4 Step Writing Process

Whether it’s an essay or a program, writing is not about what you put out, it’s about what you take in. The purpose of life is to learn, and that is why writing is important.

I don’t follow this process with everything, because it’s a bit slow. But for complicated subjects, it’s sometimes the only way to get something useful.

Step 1: Sketch

Write as quickly as possible, as dirty as necessary, giving no thought whatsoever to the quality of the output. Just get it out of your head and into the real medium. Make the code run. Put sentences on the page. Don’t worry if it’s ugly or slow or badly worded or whatever. That’s the point. Just the act of getting it out of your head is important and necessary.

Step 2: Discard and Rewrite

Don’t revise your rough draft. Throw it away. Maybe it had some good parts, fine. You can look at them, but you’re not allowed to copy and paste anything. Type it out again. You want it to filter through your brain and your hands so that every character is re-evaluated.

Go slow here. The goal is to make it as elegant as possible, to really carefully consider each part’s relationship to the whole, to enforce balance and symmetry and consistency of intent. This is where the vision takes shape.

The goal isn’t to end up with something clever. It’s to end up with something obvious. The solution should simply seem to grow out of the problem and attach to it, like its natural symbiotic twin. Reading your program or your essay should be easy, and should leave a reader with the understanding that you gained in your sketching and meditation.

Occasionally, you’ll learn something, and have to return to step 1. And that’s great.

Step 3: Test with Absurd Aggression

If it’s code, then find or write a test suite that goes over an absurd amount of edge cases. Try really hard to make your program break. And then make it pass every single test case. Write some more test cases to cover areas that the suite doesn’t.

If it’s text, then read it over and over. Scrutinize every word to make sure it means exactly what you want. Go to bed and wake up and read it again. Have other people read it and push them to be really critical. Ask them what they thought, and make notes of where it’s different from your intent.

Return to step 2 as necessary.

Step 4: Optimize

We always want to put this step earlier in the process, but that’s almost always a mistake.
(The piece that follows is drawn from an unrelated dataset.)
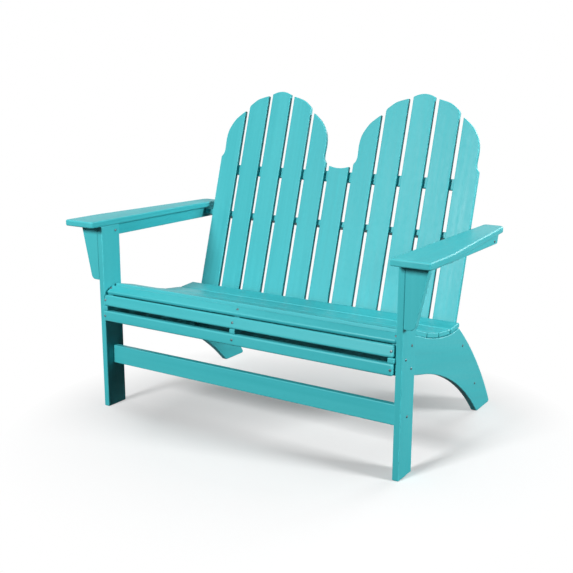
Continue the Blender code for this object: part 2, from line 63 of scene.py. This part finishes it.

Certainly, you don’t want to be structuring your code in ways that are always going to be slow, but if you’re writing for elegance, that’s not likely to happen anyhow.

Profile your program, and find the parts of it that are slow. Make them fast, even if you lose a bit of beauty in the process.

If it’s an essay, try to remove everything that does not enforce the thesis. Any word that can be removed should be.

Keep returning to step 3 after any changes.

It’s never done. You just reach a point where you decide to study something different.